The last holdouts, with the exception of currency, are probably a relic that should be dispensed with. In the case of currency, promissory notes, negotiable bonds, checks, warehouse receipts and stock certificates, the notion was that it was easier to transfer these legal rights by physically transferring a piece of paper than by preparing a legal document of transfer evidencing the assignment. Except in the case of currency, that is no longer the case as a matter of technology and business practice, so this special status could be dispensed with.

In the case of a will, the main reason for these to remain "real documents" is so that the physical destruction of the document revokes the will. This too is really unnecessary and the necessity to locate an original will thwarts the testator's intent far more often that the ability to revoke a will by destroying the document supports the testator's intent.

Notarization

Notarizations are used mostly to authenticate recorded documents that are related to, or could be related to, real property, to authenticate documents taking effect upon death or that could authorize a death (such as a living will or health care power of attorney), or to authenticate court documents.

In the case of court documents, at least, a declaration under penalty of perjury which is not notarized, which is the norm in the federal courts and in the courts of some reformist states like Utah, has largely replaced the affidavit for this purpose, and rightfully so, eliminating an unnecessary formality.

When identity is really important, for example, for a beneficiary to claim a valuable life insurance policy benefit, a parallel system of quasi-notarization called guaranteed signatures, administered by financial companies that holds the signature guarantor liable if the signature is false, has replaced notarization.

The use of notarization as a means of securing truth as opposed to confirming identity, serves no purpose that a declaration under penalty of perjury does not, and the involvement of attorneys and court officials in litigation makes the identity confirmation requirement unnecessary in most litigation contexts.

Also, notarization is actually just an evidentiary bonus and not an actual requirement, already, for wills and many other estate planning documents under states with more modern probate laws.

Limiting notarization to being a means of authenticating real estate documents (and even there, again, this is basically an optional evidentiary plus, although bureaucracies sometimes enforce it), would be a good thing.

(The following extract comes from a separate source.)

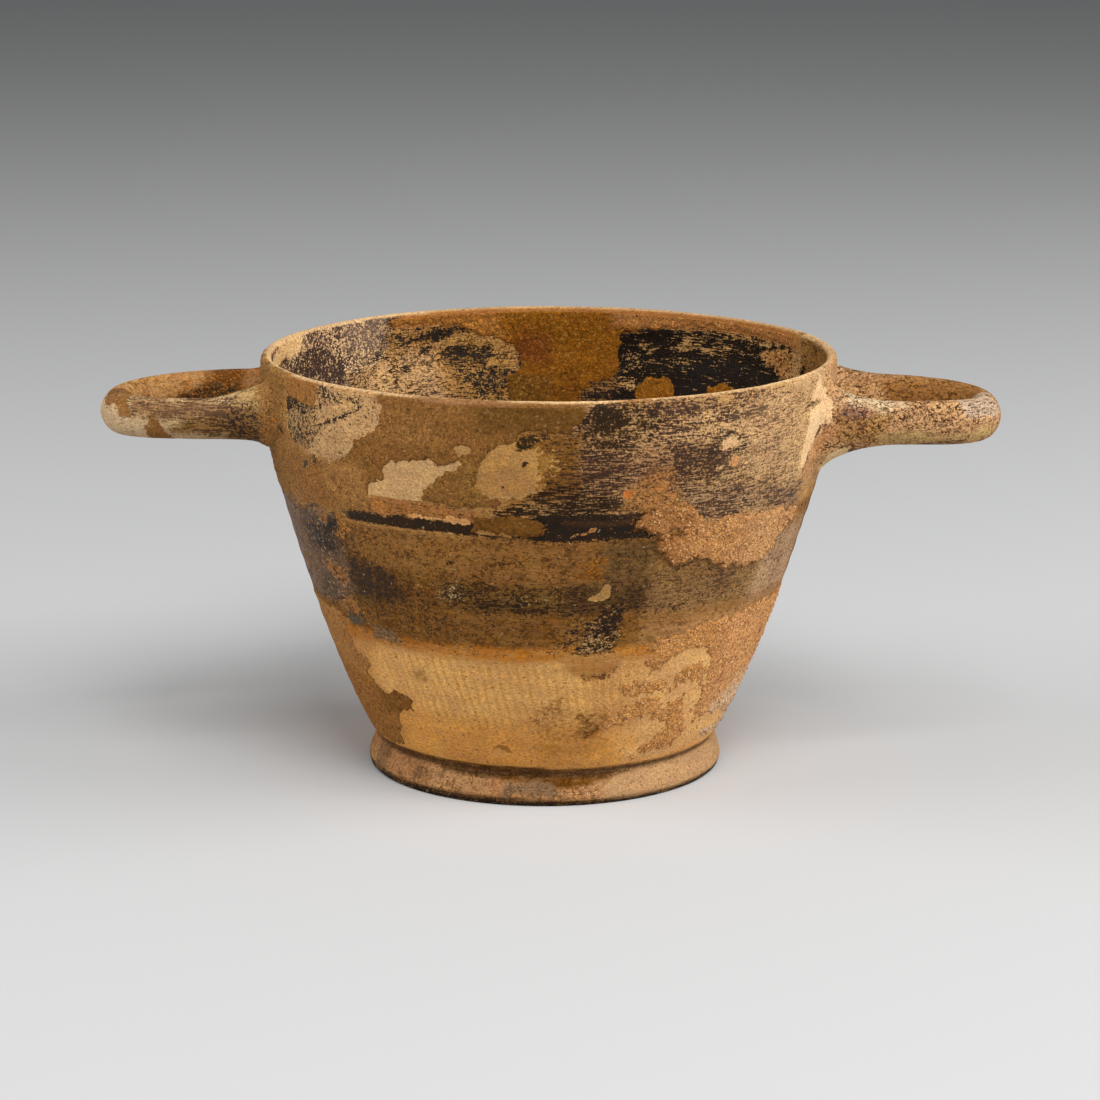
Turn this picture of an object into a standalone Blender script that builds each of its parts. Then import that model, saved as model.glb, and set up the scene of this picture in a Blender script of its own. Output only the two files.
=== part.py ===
"""A skyphos: a deep fired-clay drinking cup on a low ring foot, with two horizontal loop handles.

The cup stands on its foot, +Z up, with the middle of its whole length over the origin.
The handles point along -X and +X, just under the lip. Sizes are in metres.
The vessel, its foot and its handles were luted together before firing, so they are one solid.
"""

import math

import bmesh
import bpy
from mathutils import Matrix

# Heights above the table.
CUP_HEIGHT = 0.0881
FOOT_HEIGHT = 0.0071
FLOOR_HEIGHT = 0.0090
RECESS_DEPTH = 0.0036

# Outer radii, from the lip down.
LIP_RADIUS = 0.0600
WAIST_RADIUS = 0.0361
FOOT_RADIUS = 0.0375
FOOT_EDGE_RADIUS = 0.0368

# The shoulder, where the wall has turned upright: how far below the lip it is, and how much wider.
SHOULDER_DEPTH = 0.0089
SHOULDER_SWELL = 0.0001

# How the wall leaves the foot and how gently it turns upright at the shoulder.
WAIST_FLARE_ANGLE = math.radians(57.0)
WAIST_FLARE_PULL = 0.0172
SHOULDER_PULL = 0.0088

# The cup was set a little askew: where the middle of its foot stands, and how far the lip leans from there.
FOOT_MIDDLE = -0.0012
LEAN = 0.0010

# Thickness of the clay.
LIP_THICKNESS = 0.0022
WALL_THICKNESS = 0.0031
FLOOR_CORNER_RADIUS = 0.0090
FLOOR_CORNER_PULL = 0.55
FLOOR_RISE = 0.0007

# Foot ring.
FOOT_GROOVE_DEPTH = 0.0006
FOOT_FLANK_HEIGHT = 0.0018
FOOT_RING_WIDTH = 0.0058
RECESS_SLOPE = 0.0015

# Handles. The loop is an oval strap, a depth below the lip, and it swells where it meets the wall.
HANDLE_REACH = {"left": 0.0938, "right": 0.0948}
HANDLE_DEPTH = {"left": 0.0113, "right": 0.0122}
HANDLE_DROOP = {"left": 0.0009, "right": 0.0012}
HANDLE_SPREAD = 0.0360
HANDLE_NARROWING = 0.0004
HANDLE_SECTION_WIDTH = 0.0072
HANDLE_SECTION_HEIGHT = {"left": 0.0085, "right": 0.0090}
HANDLE_TIP_PULL = 0.0158
HANDLE_LIMB_PULL = 0.0255
ROOT_LENGTH = {"left": 0.0070, "right": 0.0140}
ROOT_RISE = {"left": 0.0052, "right": 0.0062}
ROOT_DROP = {"left": 0.0016, "right": 0.0052}
ROOT_SIDE_SWELL = 0.0018

# The left handle's near limb also grows upwards on its way to the wall, where clay was drawn up along it.
LEFT_NEAR_ROOT_LENGTH = 0.0120
LEFT_NEAR_ROOT_RISE = 0.0036
LEFT_NEAR_ROOT_CURVE = 1.3

# Facets.
TURNING_STEPS = 80
WALL_STEPS = 12
ROUND_STEPS = 4
SECTION_SIDES = 14
HANDLE_STEPS = 16
CORE_OVERSHOOT = 0.0060

CLAY_COLOUR = (0.52, 0.30, 0.14, 1.0)
CLAY_ROUGHNESS = 0.8
MERGE_DISTANCE = 1e-7
SHARP_ANGLE = math.radians(40.0)


def remove_everything():
    """Empties the scene that this file is run in."""
    for item in list(bpy.data.objects):
        bpy.data.objects.remove(item)


def fired_clay():
    """The buff fired clay of the whole cup."""
    material = bpy.data.materials.new("fired_clay")
    material.use_nodes = True
    shader = material.node_tree.nodes["Principled BSDF"]
    shader.inputs["Base Color"].default_value = CLAY_COLOUR
    shader.inputs["Roughness"].default_value = CLAY_ROUGHNESS
    shader.inputs["Metallic"].default_value = 0.0
    return material


def cubic(start, start_handle, end_handle, end, share):
    """A point on a cubic curve in the plane, at a share from 0 to 1."""
    rest = 1.0 - share
    weights = (rest**3, 3 * rest * rest * share, 3 * rest * share * share, share**3)
    corners = (start, start_handle, end_handle, end)
    return tuple(sum(w * p[axis] for w, p in zip(weights, corners)) for axis in (0, 1))


def arc(centre, radii, start_degrees, end_degrees, steps=ROUND_STEPS):
    """Points of an elliptical arc in the plane, both ends included."""
    points = []
    for step in range(steps + 1):
        angle = math.radians(start_degrees + (end_degrees - start_degrees) * step / steps)
        points.append((centre[0] + radii[0] * math.cos(angle), centre[1] + radii[1] * math.sin(angle)))
    return points


def wall_curve():
    """The outside of the wall from the foot to the shoulder, as (radius, height)."""
    waist = (WAIST_RADIUS, FOOT_HEIGHT)
    shoulder = (LIP_RADIUS + SHOULDER_SWELL, CUP_HEIGHT - SHOULDER_DEPTH)
    waist_handle = (
        waist[0] + WAIST_FLARE_PULL * math.cos(WAIST_FLARE_ANGLE),
        waist[1] + WAIST_FLARE_PULL * math.sin(WAIST_FLARE_ANGLE),
    )
    shoulder_handle = (shoulder[0], shoulder[1] - SHOULDER_PULL)
    return [
        cubic(waist, waist_handle, shoulder_handle, shoulder, step / WALL_STEPS)
        for step in range(WALL_STEPS + 1)
    ]


def outer_radius(height):
    """The wall's outer radius at a height, between the foot and the lip."""
    curve = wall_curve() + [(LIP_RADIUS, CUP_HEIGHT)]
    for low, high in zip(curve, curve[1:]):
        if low[1] <= height <= high[1]:
            share = (height - low[1]) / (high[1] - low[1])
            return low[0] + share * (high[0] - low[0])
    return curve[0][0] if height < curve[0][1] else curve[-1][0]


def offset_inwards(curve, thickness):
    """The curve moved square to itself towards the axis, by a thickness for each of its points."""
    moved = []
    for index, (radius, height) in enumerate(curve):
        before = curve[max(index - 1, 0)]
        after = curve[min(index + 1, len(curve) - 1)]
        run, rise = after[0] - before[0], after[1] - before[1]
        length = math.hypot(run, rise)
        wall = thickness[index]
        moved.append((radius - wall * rise / length, height + wall * run / length))
    return moved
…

Impersonation is a quite rare form of fraud and in those cases, overcoming notarization requirements is often possible anyway. The harm caused by ignoring "false negatives" of signed but not notarized documents outweighs the harm caused by honoring "false positives" of forged signatures.

Statute of Frauds

Most statutes of frauds do more to encourage fraud than to prevent it. At a minimum, any recorded conversation should overcome the statute of frauds. The exclusion of this provision promotes immense amounts of fraudulent conduct by financial institutions in Colorado under the "Credit Agreement Statute of Frauds" which is particularly pernicious in the context of loan modification discussions. Limiting an institution's liability to signed written statements when it conducts almost all of its business by telephone is inherently problematic.

One interesting example is that Colorado has adopted a rule that a non-statutory requirement in a contract that modification be in writing is void as a matter of public policy and that such contracts can actually be modified orally unless the modification would be subject to a statutory statute of frauds.

In corporate law, securities transactions involving vast sums of money are routinely conducted orally, and corporate decision making is also routinely done orally with a secretary recording it. So is a huge amount of court and legislative business. Many credit card transactions are likewise done without signatures without ill effect. The importance of an agreement or decision is not a reason to require it to be made in a signed writing.

Probably the only statute of frauds that makes any sense is almost definitional, which is the one that says that a signature on a deed is what causes real property to be transferred.

Parole Evidence Rule

The parole evidence rule which exclude extrinsic evidence about a document generated prior to or contemporaneous with its execution seems procedural desirable, in theory, because it eliminates or greatly narrows the need for testimony in document intensive contract cases, greatly reducing litigation costs for discovery and making these cases easier to win in motions for summary judgment.

But, the experience of Israel, which abolished the parole evidence rule, has shown that it can be abolished with no real difficult or side effects. And, it has so many "outs" that it is rarely actually effective at its purpose of dramatically narrowing the scope of relevant evidence when the matters that could be shown with extrinsic evidence would be relevant but for the rule.